Parametric analysis of the production of alternative sodium silicate applied in alkali-activated materials

Abstract

Although alkali-activated materials are considered potential substitutes for Portland cement, they still present elevated costs and significant emissions of CO₂. One way to partially overcome this disadvantage is the development of alternative activators, such as a sodium silicate based on the dissolution of rice husk ash (RHA). However, to maximize the mechanical performance of alkali-activated materials, the production of RHA-based sodium silicates needs to be fully understood. This article investigates the production process of an alternative RHA-based sodium silicate activator through the experimental evaluation of the following parameters: RHA grinding time, RHA dissolution time, thermal curing temperature and time.
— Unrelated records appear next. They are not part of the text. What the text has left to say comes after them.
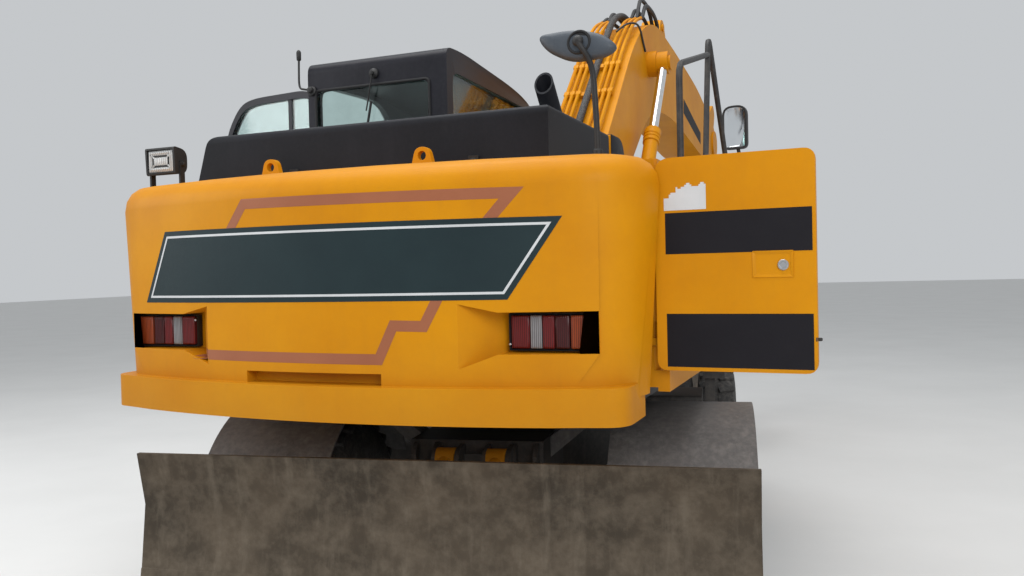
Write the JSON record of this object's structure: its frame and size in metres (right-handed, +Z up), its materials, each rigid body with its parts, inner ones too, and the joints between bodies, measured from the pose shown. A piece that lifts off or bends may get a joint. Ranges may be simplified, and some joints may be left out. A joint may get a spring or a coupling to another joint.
{
  "type": "wheeled excavator",
  "caption": "Wheeled excavator with rear dozer blade, offset cab, bent boom, dipper and bucket, side service doors open to view and twin tyres on each axle end",
  "frame": {"origin": "on the ground under the slewing axis, midway between the left and right wheels", "axes": "+X to the right of the undercarriage, +Y forward and away from the dozer blade, +Z up; the upper structure is turned 9 degrees clockwise on it"},
  "size_m": [3.633, 8.3783, 4.137],
  "materials": {
    "black_paint": "satin, dusty",
    "cab_plastic": "grained",
    "cast_weight": "painted yellow",
    "chrome_rod": "polished",
    "frame_grey": "satin, dusty",
    "grey_paint": "satin",
    "lamp_lens": "ribbed lens",
    "rubber_hose": "matte",
    "seat_cloth": "woven",
    "tyre_rubber": "matte",
    "window_glass": "tinted clear",
    "worn_steel": "bare, worn",
    "yellow_paint": "gloss, weathered"
  },
  "bodies": {
    "undercarriage": {"chassis": "black_paint", "transmission": "frame_grey", "rear_axle": "frame_grey", "front_axle": "frame_grey", "rear_mudguards": "black_paint", "side_boxes": "black_paint"},
    "left_knuckle": {"knuckle_left": "frame_grey"},
    "right_knuckle": {"knuckle_right": "frame_grey"},
    "steering_rod": {"steering_rod": "chrome_rod"},
    "front_left_wheels": {"tyres_front_left": "tyre_rubber", "rims_front_left": "yellow_paint"},
    "front_right_wheels": {"tyres_front_right": "tyre_rubber", "rims_front_right": "yellow_paint"},
    "rear_left_wheels": {"tyres_rear_left": "tyre_rubber", "rims_rear_left": "yellow_paint"},
    "rear_right_wheels": {"tyres_rear_right": "tyre_rubber", "rims_rear_right": "yellow_paint"},
    "blade_arms": {"blade_lower_arms": "black_paint"},
    "blade_links": {"blade_upper_links": "black_paint"},
    "blade": {"blade": "worn_steel"},
    "blade_ram_barrels": {"blade_barrels": "yellow_paint"},
    "blade_ram_rods": {"blade_rods": "chrome_rod"},
    "upper_structure": {"upper_frame": "black_paint", "counterweight": "cast_weight", "lifting_lugs": "yellow_paint", "tail_lamps": "lamp_lens", "engine_block": "frame_grey", "side_bodywork": "yellow_paint", "exhaust": "black_paint", "rear_mirror": "cab_plastic", "handrails": "black_paint", "front_mirror": "cab_plastic", "work_lamp": "black_paint", "cab_shell": "grey_paint", "cab_windows": "window_glass", "seat": "seat_cloth", "cab_controls": "cab_plastic"},
    "hood": {"hood": "black_paint"},
    "right_service_door": {"service_door_right": "yellow_paint"},
    "left_service_door": {"service_door_left": "yellow_paint"},
    "cab_door": {"cab_door": "grey_paint", "cab_door_window": "window_glass"},
    "boom": {"boom": "yellow_paint", "boom_pipes": "yellow_paint", "boom_hoses": "rubber_hose"},
    "lift_ram_barrels": {"lift_barrels": "yellow_paint"},
    "lift_ram_rods": {"lift_rods": "chrome_rod"},
    "dipper": {"dipper": "yellow_paint"},
    "dipper_ram_barrel": {"dipper_barrel": "yellow_paint"},
    "dipper_ram_rod": {"dipper_rod": "chrome_rod"},
    "bucket": {"bucket": "worn_steel"},
    "bucket_lever": {"bucket_lever": "yellow_paint"},
    "bucket_link": {"bucket_link": "yellow_paint"},
    "bucket_ram_barrel": {"bucket_barrel": "yellow_paint"},
    "bucket_ram_rod": {"bucket_rod": "chrome_rod"}
  },
  "joints": [
    {"name": "slew", "type": "hinge", "parent": "undercarriage", "child": "upper_structure", "pos_m": [0, 0, 1.15], "axis": [0, 0, 1], "continuous": true},
    {"name": "steering", "type": "hinge", "parent": "undercarriage", "child": "left_knuckle", "pos_m": [-0.56, 1.4, 0.525], "axis": [0, 0, 1], "range_deg": [-30, 30]},
    {"name": "steering_right", "type": "hinge", "parent": "undercarriage", "child": "right_knuckle", "pos_m": [0.56, 1.4, 0.525], "axis": [0, 0, 1], "range_deg": [-31, 31]},
    {"name": "steering_rod_slide", "type": "slide", "parent": "undercarriage", "child": "steering_rod", "axis": [1, 0, 0], "range_m": [-0.1241, 0.1241]},
    {"name": "front_left_wheel", "type": "hinge", "parent": "left_knuckle", "child": "front_left_wheels", "pos_m": [-0.7, 1.4, 0.525], "axis": [1, 0, 0], "continuous": true},
    {"name": "front_right_wheel", "type": "hinge", "parent": "right_knuckle", "child": "front_right_wheels", "pos_m": [0.7, 1.4, 0.525], "axis": [1, 0, 0], "continuous": true},
    {"name": "rear_left_wheel", "type": "hinge", "parent": "undercarriage", "child": "rear_left_wheels", "pos_m": [-0.7, -1.2, 0.525], "axis": [1, 0, 0], "continuous": true},
    {"name": "rear_right_wheel", "type": "hinge", "parent": "undercarriage", "child": "rear_right_wheels", "pos_m": [0.7, -1.2, 0.525], "axis": [1, 0, 0], "continuous": true},
    {"name": "blade_lift", "type": "hinge", "parent": "undercarriage", "child": "blade_arms", "pos_m": [0, -1.48, 0.56], "axis": [-1, 0, 0], "range_deg": [-37, 0]},
    {"name": "blade_link_swing", "type": "hinge", "parent": "undercarriage", "child": "blade_links", "pos_m": [0, -1.48, 0.76], "axis": [-1, 0, 0], "range_deg": [-38, 1]},
    {"name": "blade_level", "type": "hinge", "parent": "blade_arms", "child": "blade", "pos_m": [0, -2.09819, 0.76086], "axis": [-1, 0, 0], "range_deg": [-1, 38]},
    {"name": "blade_ram_swing", "type": "hinge", "parent": "undercarriage", "child": "blade_ram_barrels", "pos_m": [0, -1.52, 0.93], "axis": [-1, 0, 0], "range_deg": [-26.86, 1]},
    {"name": "blade_ram_slide", "type": "slide", "parent": "blade_ram_barrels", "child": "blade_ram_rods", "axis": [0, -0.9083, -0.4183], "range_m": [-0.002, 0.2117]},
    {"name": "boom_lift", "type": "hinge", "parent": "upper_structure", "child": "boom", "pos_m": [0.1019, 0.00411, 1.8], "axis": [0.9877, -0.1564, 0], "range_deg": [-54, 3]},
    {"name": "lift_ram_swing", "type": "hinge", "parent": "upper_structure", "child": "lift_ram_barrels", "pos_m": [0.19263, 0.57697, 1.5], "axis": [0.9877, -0.1564, 0], "range_deg": [-63.21, 4.46]},
    {"name": "lift_ram_slide", "type": "slide", "parent": "lift_ram_barrels", "child": "lift_ram_rods", "axis": [0.0927, 0.5855, 0.8054], "range_m": [-0.5062, 0.03]},
    {"name": "dipper_swing", "type": "hinge", "parent": "boom", "child": "dipper", "pos_m": [0.94351, 5.31787, 3.23], "axis": [0.9877, -0.1564, 0], "range_deg": [-15, 95]},
    {"name": "dipper_ram_swing", "type": "hinge", "parent": "boom", "child": "dipper_ram_barrel", "pos_m": [0.59154, 3.09558, 4.06], "axis": [0.9877, -0.1564, 0], "range_deg": [-1.5, 4.16]},
    {"name": "dipper_ram_slide", "type": "slide", "parent": "dipper_ram_barrel", "child": "dipper_ram_rod", "axis": [0.155, 0.9786, -0.1353], "range_m": [-1.0561, 0.1684]},
    {"name": "bucket_curl", "type": "hinge", "parent": "dipper", "child": "bucket", "pos_m": [0.78485, 4.31608, 1.05486], "axis": [0.9877, -0.1564, 0], "range_deg": [-35, 120]},
    {"name": "bucket_lever_swing", "type": "hinge", "parent": "dipper", "child": "bucket_lever", "pos_m": [0.81677, 4.51764, 1.44518], "axis": [0.9877, -0.1564, 0], "range_deg": [-24.64, 82.04]},
    {"name": "bucket_link_swing", "type": "hinge", "parent": "bucket", "child": "bucket_link", "pos_m": [0.78975, 4.34707, 0.69623], "axis": [0.9877, -0.1564, 0], "range_deg": [-113.15, 33.71]},
    {"name": "bucket_ram_swing", "type": "hinge", "parent": "dipper", "child": "bucket_ram_barrel", "pos_m": [0.97142, 5.49408, 2.59512], "axis": [0.9877, -0.1564, 0], "range_deg": [-2.39, 5.77]},
    {"name": "bucket_ram_slide", "type": "slide", "parent": "bucket_ram_barrel", "child": "bucket_ram_rod", "axis": [-0.0685, -0.4325, -0.8991], "range_m": [-0.654, 0.1922]},
    {"name": "hood_lift", "type": "hinge", "parent": "upper_structure", "child": "hood", "pos_m": [-0.10043, -0.6341, 2.455], "axis": [-0.9877, 0.1564, 0], "range_deg": [0, 45]},
    {"name": "right_service_door", "type": "hinge", "parent": "upper_structure", "child": "right_service_door", "pos_m": [0.89512, -2.07052, 1.8], "axis": [0, 0, 1], "range_deg": [-5, 93]},
    {"name": "left_service_door", "type": "hinge", "parent": "upper_structure", "child": "left_service_door", "pos_m": [-1.49114, -1.69257, 1.8], "axis": [0, 0, 1], "range_deg": [0, 93]},
    {"name": "cab_door_swing", "type": "hinge", "parent": "upper_structure", "child": "cab_door", "pos_m": [-1.32259, -0.27043, 2.2], "axis": [0, 0, 1], "range_deg": [-75, 20]}
  ],
  "couplings": [
    {"joint": "steering_right", "follows": "steering", "ratio": 1},
    {"joint": "steering_rod_slide", "follows": "steering", "m_per_rad": 0.23327},
    {"joint": "blade_link_swing", "follows": "blade_lift", "ratio": 1},
    {"joint": "blade_level", "follows": "blade_lift", "ratio": -1},
    {"joint": "blade_ram_swing", "follows": "blade_lift", "ratio": 0.69898},
    {"joint": "blade_ram_slide", "follows": "blade_lift", "m_per_rad": -0.32479},
    {"joint": "lift_ram_swing", "follows": "boom_lift", "ratio": 1.152},
    {"joint": "lift_ram_slide", "follows": "boom_lift", "m_per_rad": 0.53499},
    {"joint": "dipper_ram_swing", "follows": "dipper_swing", "ratio": 0.033255},
    {"joint": "dipper_ram_slide", "follows": "dipper_swing", "m_per_rad": -0.63574},
    {"joint": "bucket_lever_swing", "follows": "bucket_curl", "ratio": 0.67537},
    {"joint": "bucket_link_swing", "follows": "bucket_curl", "ratio": -0.93457},
    {"joint": "bucket_ram_swing", "follows": "bucket_curl", "ratio": 0.03978},
    {"joint": "bucket_ram_slide", "follows": "bucket_curl", "m_per_rad": -0.31132}
  ]
}
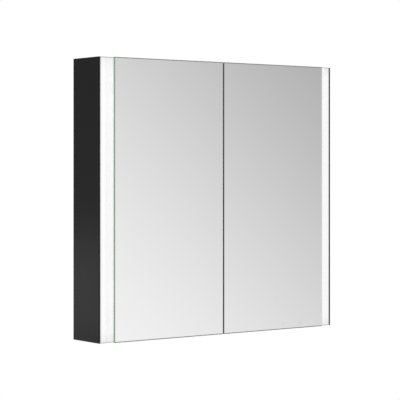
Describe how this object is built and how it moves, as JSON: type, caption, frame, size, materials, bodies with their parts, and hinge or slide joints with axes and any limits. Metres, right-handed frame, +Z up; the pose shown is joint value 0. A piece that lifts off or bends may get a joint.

The mechanical performance was evaluated through compressive strength tests carried out on alkali-activated pastes made up of metakaolin, as a precursor, and two types of activators (RHA-based sodium silicate and commercial sodium silicate). Microstructural features were evaluated by performing X-Ray Diffraction, Scanning Electron Microscopy, and Thermogravimetry analyses. The optimized production was obtained for a grinding time of 30 minutes, a thermal curing temperature of 40°C, a dissolution time of 6 hours, and a thermal curing time of 8 hours. The results show the efficiency of the alternative alkaline activator, which may represent a technically viable solution for the larger-scale application of alkali-activated materials.